Recorded data -
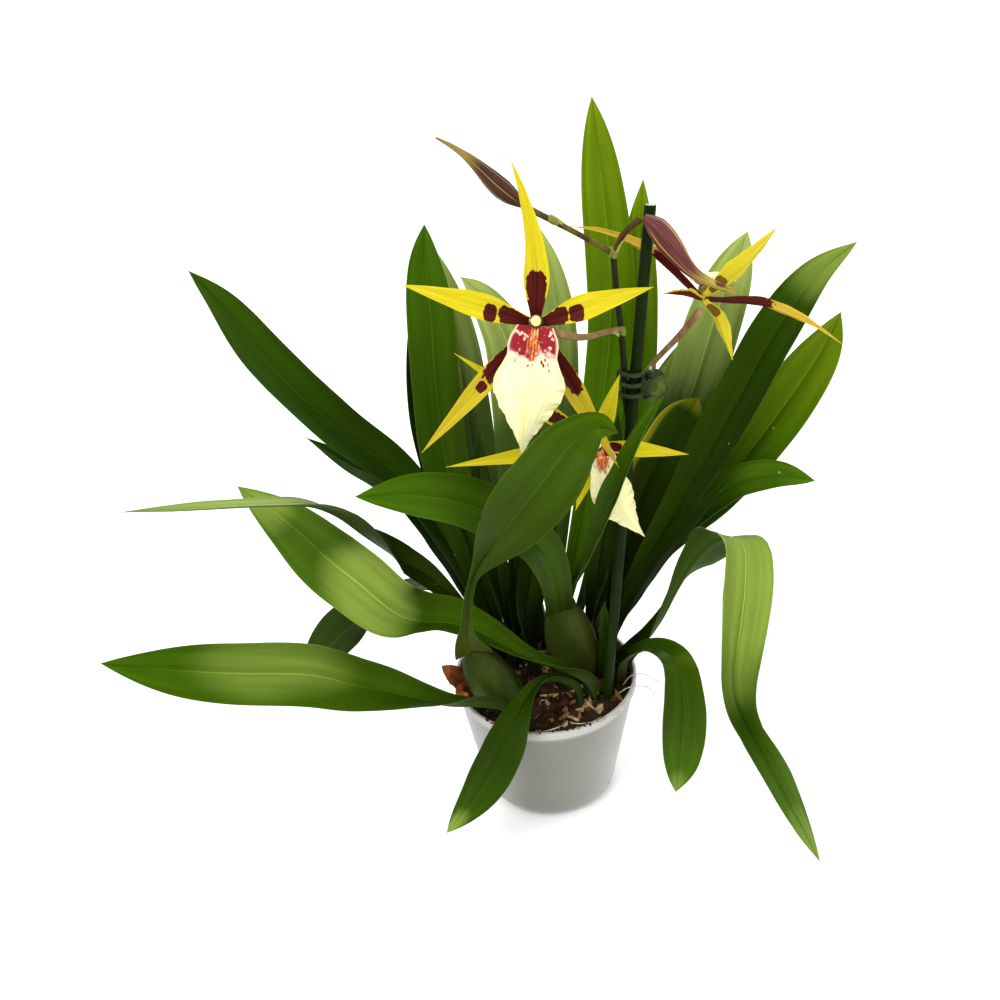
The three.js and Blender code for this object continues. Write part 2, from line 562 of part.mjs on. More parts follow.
// The same leaf with its foot just clear of the surface below it, if it stands on the substrate
function seated(leaf) {
  const [x, y, z] = leaf.path[0];
  if (z > FOOT + 3) {
    return leaf;
  }
  const corners = bladeGeometry(leaf).attributes.position;
  let lowest = z;
  for (let i = 0; i < 2 * ACROSS.length; i++) {
    lowest = Math.min(lowest, corners.getZ(i));
  }
  const ground = soilHeight(Math.hypot(x, y));
  return { ...leaf, path: [[x, y, z + ground + GAP - lowest], ...leaf.path.slice(1)] };
}

function leafColour({ deep, pale }) {
  if (deep) {
    return COLOURS.deepLeaf;
  }
  return pale ? COLOURS.paleLeaf : COLOURS.leaf;
}

// Flower spike with its pedicels
const SPIKE = [[42, -14, FOOT], [42, -15, 112], [44.7, -12.5, 150], [49, -8.6, 200], [53, -5, 245], [54, -3, 272],
  [51.9, -4.3, 286], [51, -7, 297], [50.5, -8.8, 307], [49.6, -10, 318], [48.5, -10, 330], [46.5, -8, 350], [45, -6, 371]];
const PEDICELS = [
  { path: [[48.5, -10, 329], [40, -18, 331], [26, -28, 333], [14, -34, 338], [4.9, -38.5, 344.7]], radii: [1.5, 1.6, 2, 2.2] },
  { path: [[53.4, -4.5, 258], [56, 4, 272], [62, 9, 288], [70, 8, 301], [81, -2, 319], [87.5, -10, 332], [90, -12.6, 337.6]],
    radii: [1.4, 1.4, 1.6, 1.9, 2.1] },
  { path: [[53, -5, 250], [47, -4, 254], [41, -6, 258], [36.5, -11, 262], [34.7, -16, 265]],
    radii: [1.4, 1.5, 1.7, 2] },
  { path: [[45, -6, 369], [25, -12, 383], [7, -18, 395], [-1, -21.4, 400.4]], radii: [1.6, 1.4, 1.5, 1.7] },
  { path: [[45, -6, 369], [50, -8, 379], [58, -9.6, 386.5]], radii: [1.6, 1.6, 1.8] },
];
const BUDS = {
  bud_left: {
    path: [[-1.5, -21.6, 401], [-12, -24, 411], [-25, -26, 425], [-33, -27, 431.5], [-40, -28, 436]],
    radii: [1.8, 4.2, 5, 4.5, 3.4, 2.4, 1.5, 1, 0.6],
  },
  bud_right: {
    path: [[60, -10.3, 387.6], [66, -12.2, 383], [73, -16, 374], [84, -22, 361], [104, -28, 351]],
    radii: [2, 5.8, 6.6, 6, 4.6, 3.4, 2.4, 1.6, 0.9],
  },
};

function spikeGeometry() {
  const stem = taperedRod(SPIKE, [2.4, 2.1, STEM_RADIUS, 1.8, 1.6], 6, 20);
  const stalks = PEDICELS.map(({ path, radii }) => taperedRod(path, radii, 6, 6));
  return toGeometry(fuse([stem, ...stalks]));
}

// Blooms. Each tepal runs from the centre to its tip, bowed towards or away from the bloom's face.
const BLOOMS = {
  bloom_front: {
    centre: [2, -42, 347], face: [-0.05, -0.85, 0.5],
    tepals: [
      { tip: [-5, -40, 423], width: 13, bow: 3, sway: 5 },
      { tip: [-62, -48, 374], width: 11.5, bow: 5 },
      { tip: [59, -48, 364], width: 11.5, bow: 5 },
      { tip: [-61, -50, 284], width: 10, bow: 0.5 },
      { tip: [42, -50, 267], width: 10, bow: 2 },
    ],
    lip: { tip: [-9, -55, 282], width: 37, bow: 6 },
  },
  bloom_back: {
    centre: [92, -9, 342], face: [0.3, 0.75, 0.6],
    tepals: [
      { tip: [25, 14, 379], width: 10, bow: 11 },
      { tip: [163, -24, 318], width: 10, bow: 9 },
      { tip: [127, -14, 379], width: 12, bow: -2 },
      { tip: [107, -20, 311], width: 9, bow: 6 },
      { tip: [67, -24, 352], width: 9, bow: 2 },
    ],
    lip: { tip: [112, 38, 338], width: 26, bow: 6 },
  },
  bloom_low: {
    centre: [34, -21, 266], face: [-0.1, -0.85, 0.5],
    tepals: [
      { tip: [-40, -33, 331], width: 10, bow: 4 },
      { tip: [46, -24, 309], width: 10, bow: 3 },
      { tip: [-50, -34, 266], width: 9, bow: 4 },
      { tip: [84, -26, 259], width: 9, bow: 2 },
      { tip: [20, -33, 232], width: 9, bow: -4 },
    ],
    lip: { tip: [59, -34, 212], width: 24, bow: 3.5, sway: 5 },
  },
};

// Blade between two points with its middle pushed towards the bloom's face by `bow`, and sideways by `sway`
function petalPath(from, to, face, bow, sway = 0) {
  const across = to.clone().sub(from).cross(face).normalize();
  const middle = from.clone().lerp(to, 0.45).addScaledVector(face, bow).addScaledVector(across, sway);
  const far = from.clone().lerp(to, 0.8).addScaledVector(face, bow * 0.6).addScaledVector(across, sway * 0.6);
  return [from, middle, far, to].map((p) => p.toArray());
}

function tepalsGeometry({ centre, face, tepals }) {
  const heart = vec(centre);
  const look = vec(face).normalize();
  const blades = tepals.map(({ tip, width, bow, sway }) => {
    const out = vec(tip).sub(heart).normalize();
    const start = heart.clone().addScaledVector(out, 0.8);
    return bladeGeometry({
      path: petalPath(start, vec(tip), look, bow, sway), look: [look.toArray(), look.toArray()], width, foot: 5,
      widest: 0.28, point: 1.05, fold: [14, 16, 14, 10], across: [-1, 0, 1], thick: TEPAL.thick,
      edge: TEPAL.edge, end: 0.45, step: TEPAL.step,
    });
  });
  const disc = new THREE.SphereGeometry(3.2, 8, 5);
  disc.translate(...heart.clone().addScaledVector(look, -1.2).toArray());
  return toGeometry(fuse([disc, ...blades]));
}

function lipGeometry({ centre, face, lip }) {
  const look = vec(face).normalize();
  const start = vec(centre).addScaledVector(look, 7.8);
  const tip = vec(lip.tip);
  const out = tip.clone().sub(start).normalize();
  start.addScaledVector(out, 2.2);
  return bladeGeometry({
    path: petalPath(start, tip, look, lip.bow, lip.sway), look: [look.toArray(), look.toArray()], width: lip.width,
    foot: 17, widest: 0.45, point: 1.6, fold: [-4, -8, -12, -12, -8], wave: 1.1, waves: 4, steps: 10,
    thick: TEPAL.thick, edge: TEPAL.edge,
  });
}

function columnGeometry({ centre, face }) {
  const look = vec(face).normalize();
  const start = vec(centre).addScaledVector(look, 2.4);
  const end = vec(centre).addScaledVector(look, 10);
  const middle = start.clone().lerp(end, 0.5);
  middle.z += 1.2;
  return taperedRod([start, middle, end].map((p) => p.toArray()), [1.5, 1.7, 2.1, 2.6, 2.7, 1.4], 8, 7);
}

// Clip: two jaws of curved tines on a pin beside the stake, each with a finger pad
function clipFrame() {
  const low = vec(stakeAt(CLIP.z - 1));
  const high = vec(stakeAt(CLIP.z + 1));
  const axis = high.sub(low).normalize();
  const right = vec(RIGHT).addScaledVector(axis, -axis.x).normalize();
  const back = new THREE.Vector3().crossVectors(axis, right);
  const place = new THREE.Matrix4().makeBasis(right, back, axis);
  return place.setPosition(...stakeAt(CLIP.z));
}

const CLIP_CENTRE = -2.4;
const CLIP_PIN = CLIP_CENTRE + CLIP.ring + CLIP.bar + CLIP.knuckle + 0.2;

function ringSector(inner, outer, from, to, height, z) {
  const shape = new THREE.Shape();
  shape.absarc(0, 0, outer, radians(from), radians(to), to < from);
  shape.absarc(0, 0, inner, radians(to), radians(from), to > from);
  shape.closePath();
  return new THREE.ExtrudeGeometry(shape, { depth: height, bevelEnabled: false, curveSegments: 5 })
    .translate(CLIP_CENTRE, 0, z);
}

function jawGeometry(side, offset) {
  const pitch = CLIP.height / CLIP.tines;
  const pieces = [];
  for (let k = 0; k < CLIP.tines; k++) {
    const z = -CLIP.height / 2 + k * pitch + offset;
    pieces.push(ringSector(CLIP.ring, CLIP.ring + CLIP.bar, side * 8, side * 188, CLIP.tine, z));
  }
  const spine = ringSector(CLIP.ring, CLIP.ring + CLIP.bar, side * 8, side * 40, CLIP.height - pitch + CLIP.tine,
    -CLIP.height / 2 + offset);
  pieces.push(spine);
  const knuckle = new THREE.CylinderGeometry(CLIP.knuckle, CLIP.knuckle, CLIP.tine, 8).rotateX(Math.PI / 2);
  for (const k of [0, CLIP.tines - 1]) {
    const z = -CLIP.height / 2 + k * pitch + offset + CLIP.tine / 2;
    pieces.push(knuckle.clone().translate(CLIP_PIN, 0, z));
    const arm = new THREE.BoxGeometry(4.2, 1.8, CLIP.tine);
    pieces.push(arm.translate(CLIP_PIN - 2.4, side * 1.6, z));
  }
  const slope = Math.tan(radians(CLIP.padSplay));
  const pad = new THREE.CylinderGeometry(CLIP.pad, CLIP.pad, CLIP.padThick, 14).rotateZ(radians(side * CLIP.padSplay));
  pieces.push(pad.translate(CLIP_PIN + CLIP.padReach, side * CLIP.padStand, 0));
  const lever = new THREE.BoxGeometry(9, CLIP.padThick, 6).rotateZ(radians(side * CLIP.padSplay));
  pieces.push(lever.translate(CLIP_PIN - 1.8, side * (CLIP.padStand - slope * (CLIP.padReach + 1.8)), 0));
  const bore = new THREE.CylinderGeometry(CLIP.pin + GAP, CLIP.pin + GAP, 2 * CLIP.height, 8).rotateX(Math.PI / 2);
  bore.translate(CLIP_PIN, 0, 0);
  return toGeometry(fuse(pieces).subtract(toSolid(bore)));
}

function pinGeometry() {
  const pin = new THREE.CylinderGeometry(CLIP.pin, CLIP.pin, CLIP.height + 1, 8).rotateX(Math.PI / 2);
  return pin.translate(CLIP_PIN, 0, 0);
}

// Dry sheath at the foot of the left bulb
function drySheathGeometry() {
  const outer = bladeGeometry({
    path: [[-47, -24, FOOT + 1], [-52, -24, 98], [-57, -23, 108], [-66, -22, 118]], width: 15, foot: 9,
    widest: 0.45, look: [[0.8, -0.4, 0.3], [0.4, -0.8, 0.4]], fold: [30, 24, 16], steps: 6,
  });
  const inner = bladeGeometry({
    path: [[-47, -24, FOOT + 1], [-52, -27, 99], [-54, -31, 104], [-55, -37, 98]], width: 11, foot: 9,
    widest: 0.4, look: [[0.8, -0.4, 0.3], [-0.2, -0.6, 0.8]], fold: [30, 20, 12], steps: 6,
  });
  return toGeometry(fuse([outer, inner]));
}

// Assembly
const orchid = new THREE.Group();
const feet = [
  ...Object.values(BULBS).map(({ foot, wide }) => [foot[0], foot[1], wide]),
  ...Object.values(LEAVES).map(({ path }) => [path[0][0], path[0][1], 8]),
  [SPIKE[0][0], SPIKE[0][1], 4],
  [...STAKE.foot, STAKE.radius + 1],
  ...ROOTS.slice(0, 2).flatMap(({ path }) => path.slice(1, 4).map(([x, y]) => [x, y, 2])),
];

addMesh(orchid, 'pot', potGeometry(), COLOURS.pot, 0.45);
addMesh(orchid, 'substrate', soilGeometry(feet), COLOURS.soil, 0.95);
addMesh(orchid, 'rhizome_roots', toGeometry(rhizomeSolid()), COLOURS.root, 0.8);
addMesh(orchid, 'stake', stakeGeometry(), COLOURS.stake, 0.5);
for (const [name, bulb] of Object.entries(BULBS)) {
  addMesh(orchid, name, bulbGeometry(bulb), COLOURS.bulb, 0.5);
}
for (const [name, leaf] of Object.entries(LEAVES)) {
  addMesh(orchid, name, bladeGeometry(seated(leaf)), leafColour(leaf), 0.45);
}
addMesh(orchid, 'dry_sheath', drySheathGeometry(), COLOURS.dryLeaf, 0.9);
addMesh(orchid, 'flower_spike', spikeGeometry(), COLOURS.stem, 0.5);
for (const [name, { path, radii }] of Object.entries(BUDS)) {
  addMesh(orchid, name, taperedRod(path, radii, 10, 12), COLOURS.bud, 0.5);
}
for (const [name, bloom] of Object.entries(BLOOMS)) {
  addMesh(orchid, `${name}_tepals`, tepalsGeometry(bloom), COLOURS.tepal, 0.5);
  addMesh(orchid, `${name}_lip`, lipGeometry(bloom), COLOURS.lip, 0.6);
  addMesh(orchid, `${name}_column`, columnGeometry(bloom), COLOURS.column, 0.5);
}

const clip = new THREE.Group();
clip.applyMatrix4(clipFrame());
addMesh(clip, 'clip_jaw_back', jawGeometry(1, 0), COLOURS.clip, 0.4);
addMesh(clip, 'clip_jaw_front', jawGeometry(-1, CLIP.tine + GAP), COLOURS.clip, 0.4);
addMesh(clip, 'clip_pin', pinGeometry(), COLOURS.clip, 0.4);
orchid.add(clip);

export default orchid;
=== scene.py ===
"""Potted brassidium orchid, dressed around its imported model.

Lengths are in millimetres while shapes are worked out and become metres when a mesh is made.
+Z is up, -Y is the front of the plant, and the origin is the middle of the pot's underside.
"""

import json
import logging
import math
from dataclasses import dataclass, replace
from enum import Enum
from typing import Iterable, Sequence

import bmesh
import bpy
import numpy as np
from mathutils import Matrix, Vector
from mathutils import noise as lattice

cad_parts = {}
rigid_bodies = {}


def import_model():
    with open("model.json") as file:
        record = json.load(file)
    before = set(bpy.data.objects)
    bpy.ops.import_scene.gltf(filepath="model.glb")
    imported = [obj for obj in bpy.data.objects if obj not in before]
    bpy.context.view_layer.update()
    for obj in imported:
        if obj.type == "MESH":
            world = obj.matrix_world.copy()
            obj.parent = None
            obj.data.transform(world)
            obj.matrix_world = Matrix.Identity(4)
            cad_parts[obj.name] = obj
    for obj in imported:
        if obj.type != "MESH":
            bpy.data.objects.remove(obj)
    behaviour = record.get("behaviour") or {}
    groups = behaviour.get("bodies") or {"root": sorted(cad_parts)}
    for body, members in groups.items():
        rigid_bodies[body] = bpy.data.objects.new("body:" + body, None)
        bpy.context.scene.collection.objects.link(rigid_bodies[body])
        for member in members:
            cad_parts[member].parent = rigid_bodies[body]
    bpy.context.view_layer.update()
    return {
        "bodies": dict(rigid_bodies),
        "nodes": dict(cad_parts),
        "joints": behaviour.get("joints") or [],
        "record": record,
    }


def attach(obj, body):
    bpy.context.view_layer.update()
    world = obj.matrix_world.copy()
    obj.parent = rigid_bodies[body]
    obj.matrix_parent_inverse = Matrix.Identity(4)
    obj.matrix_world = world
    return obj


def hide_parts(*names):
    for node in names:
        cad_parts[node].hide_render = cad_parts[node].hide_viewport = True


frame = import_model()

log = logging.getLogger("orchid")

Point = tuple[float, float, float]
Colour = tuple[float, float, float, float]
Array = np.ndarray
Piece = bpy.types.Object
Material = bpy.types.Material
Socket = bpy.types.NodeSocket
Value = Socket | float

MM = 0.001
FULL_TURN = 2 * math.pi
PLANT = "plant"
JAW = "clip_jaw"

UP: Point = (0.0, 0.0, 1.0)
FRONT: Point = (0.0, -1.0, 0.0)
BACK: Point = (0.0, 1.0, 0.0)
LEFT: Point = (-1.0, 0.0, 0.0)
RIGHT: Point = (1.0, 0.0, 0.0)
VIEW: Point = (0.0, -0.8, 0.6)


# Numbers and curves.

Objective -
Nothing but the lines from the line that contains "const clip = new THREE.Group();" through the line that contains "cad_parts[obj.name] = obj" should be given again, each exactly as it stands, both ends included.

Task result -
const clip = new THREE.Group();
clip.applyMatrix4(clipFrame());
addMesh(clip, 'clip_jaw_back', jawGeometry(1, 0), COLOURS.clip, 0.4);
addMesh(clip, 'clip_jaw_front', jawGeometry(-1, CLIP.tine + GAP), COLOURS.clip, 0.4);
addMesh(clip, 'clip_pin', pinGeometry(), COLOURS.clip, 0.4);
orchid.add(clip);

export default orchid;
=== scene.py ===
"""Potted brassidium orchid, dressed around its imported model.

Lengths are in millimetres while shapes are worked out and become metres when a mesh is made.
+Z is up, -Y is the front of the plant, and the origin is the middle of the pot's underside.
"""

import json
import logging
import math
from dataclasses import dataclass, replace
from enum import Enum
from typing import Iterable, Sequence

import bmesh
import bpy
import numpy as np
from mathutils import Matrix, Vector
from mathutils import noise as lattice

cad_parts = {}
rigid_bodies = {}


def import_model():
    with open("model.json") as file:
        record = json.load(file)
    before = set(bpy.data.objects)
    bpy.ops.import_scene.gltf(filepath="model.glb")
    imported = [obj for obj in bpy.data.objects if obj not in before]
    bpy.context.view_layer.update()
    for obj in imported:
        if obj.type == "MESH":
            world = obj.matrix_world.copy()
            obj.parent = None
            obj.data.transform(world)
            obj.matrix_world = Matrix.Identity(4)
            cad_parts[obj.name] = obj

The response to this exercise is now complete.